La campaña proselitista para las elecciones de octubre, en las que serán renovadas las corporaciones públicas y se elegirán los mandatarios seccionales, me ha llevado a hacerme una reflexión: ¿Para qué sirven los concejos municipales?
Sobre todo ahora, por lo menos en Bogotá, donde incluyen sueldo permanente, oficina privada, secretaria, asistente y, lo mejor de todo, la posibilidad de hacer algún sustancioso serrucho, que signifique el final de las afugias y el ingreso a la exclusiva lista de quienes almuerzan en club privado, reciben el título de doctor, puede adquirir hermoso apartamento con vista a los arroyos y los bosques nativos.
Pero más allá de los sueños, la ventaja de ser concejal, según lo visto en los últimos años, es la posibilidad de pegarle un mordisco al presupuesto, que en Bogotá es bien grande, además de poner los primeros ladrillos en una carrera política que lo puede llevar a altos destinos, como un ministerio una embajada o una corbata en dólares.
También puede ser el premio de consolación para el hijo o el nieto de algún importante político, como el expresidente Turbay Ayala o el ex ministro y excandidato presidencial Horacio Serpa.
Para que no todo sean días de rosas, en este momento varios concejales calientan ladrillos en los principales penitenciarias, por su vinculación a casos como el cartel de la contratación en Bogotá, que también tiene en las puertas de la cárcel al exalcalde Samuel Moreno y ya tiene adentro al ex ministro Alberto Santofimio, por el caso Galán, y al exsenador Iván Moreno, quien dejó oscura historia de despojo en la alcaldía de Bucaramanga. Los acompañan once concejales de Florencia, Caquetá.
En conclusión, así como el cuento tiene ventajas también tiene desventajas. La diferencia del final depende de la actuación del personaje, que debe elegir entre el camino honrado o el de los avivatos, que creen a pie firme que lo mejor es no contentarse con el sueldo y que se debe buscar algún ingreso adicional.
Lo real es que los concejos han perdido su razón de ser y en su mayoría no cumplen con sus deberes. Sus integrantes son tan anónimos e inútiles que la mayoría de las gentes de un municipio cualquiera no conocen los nombres de más de tres de sus integrantes.
Y lo peor: no se sabe cuáles proyectos han presentado y cuál ha sido su actuación en la corporación, si son cumplidos, si asisten a todas las sesiones y si se justifica su presencia.
Es tan grave la situación que los concejos son unos de los organismos más desprestigiados, como lo muestran las encuestas.

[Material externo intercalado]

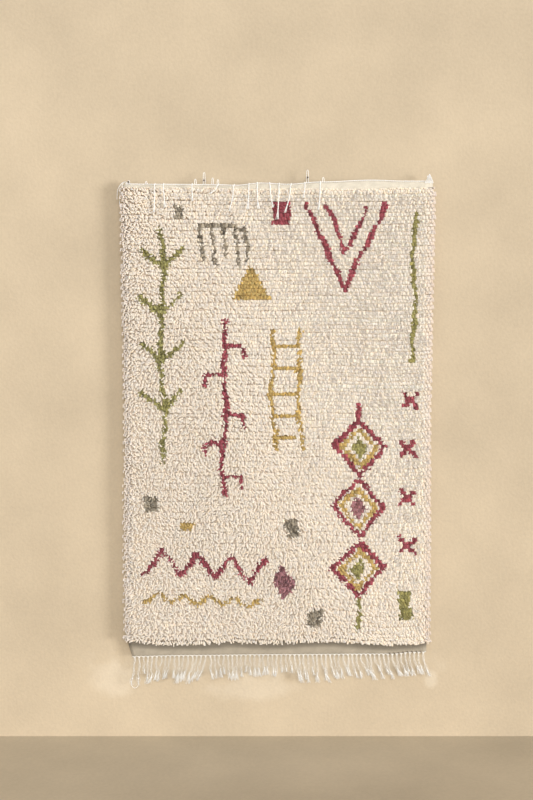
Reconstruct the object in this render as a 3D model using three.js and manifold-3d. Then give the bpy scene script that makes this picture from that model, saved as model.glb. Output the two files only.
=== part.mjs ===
// A small azilal rug, hung flat against a wall from four nails at its top edge.
// Millimetres, +Z up, +X to the right as seen from the front, +Y into the wall.
// The origin is on the wall plane, at the middle of the rug's top edge.

import * as THREE from "three";
import { mergeVertices } from "three/addons/utils/BufferGeometryUtils.js";
import Module from "manifold-3d";

const wasm = await Module();
wasm.setup();

// Driving dimensions
const clothHalf = 488;
const pileHalf = 498;
const bandSpan = { left: -495, right: 495 };
const fringeSpan = { left: -483, right: 493 };
const clothThick = 3.5;
const pileFront = 18;
const lumpHeight = 2.8;
const swellHeight = 1.2;
const pileColumns = 27;
const pileRows = 40;
const edgeSteps = 20;
const gap = 0.3;
const cordHalf = 1.6;

// Colours of the wool and of the nails
const creamWool = 0xe3d6c0;
const whiteCord = 0xf0ece2;
const darkSteel = 0x4a4642;

// Heights of the cloth's edges across the rug, in millimetres
const topEdge = [
  { x: -500, z: -9 },
  { x: -385, z: -10 },
  { x: -205, z: -11 },
  { x: -130, z: -13 },
  { x: -55, z: -6 },
  { x: 35, z: -10 },
  { x: 130, z: -3 },
  { x: 300, z: 3 },
  { x: 400, z: 0 },
  { x: 500, z: 0 },
];
const pileTop = [
  { x: -500, z: -14 },
  { x: -400, z: -16 },
  { x: -200, z: -18 },
  { x: -100, z: -21 },
  { x: 300, z: -21 },
  { x: 420, z: -19 },
  { x: 500, z: -15 },
];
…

En Bogotá acaba de ocurrir la tapa de la olla podrida: el gobernador de Cundinamarca, Álvaro Cruz, se vio obligado a renunciar por su vinculación con el cartel de la contratación en Bogotá: hace algún tiempo dio generosa propina a tres concejales para que le otorgaran uno de los polémicos contratos en la capital. Ante las evidencias no le quedó más camino que dimitir, pues el siguiente paso era su traslado a una cárcel. El mismo camino seguirán los tres concejales, que no se destacaron por sus aportes a la ciudad sino por su rapacidad con los dineros públicos.
La ambición por las curules queda probada con simple detalle: una familia se ha turnado una curul en la capital por espacio de cinco periodos. Han sido concejales el padre, la madre, un hermano, y la hija. Todos se han repartido el dinero y su balance legislativo es negativo. ¿Esa no es la prueba de que se deben reformar los concejos?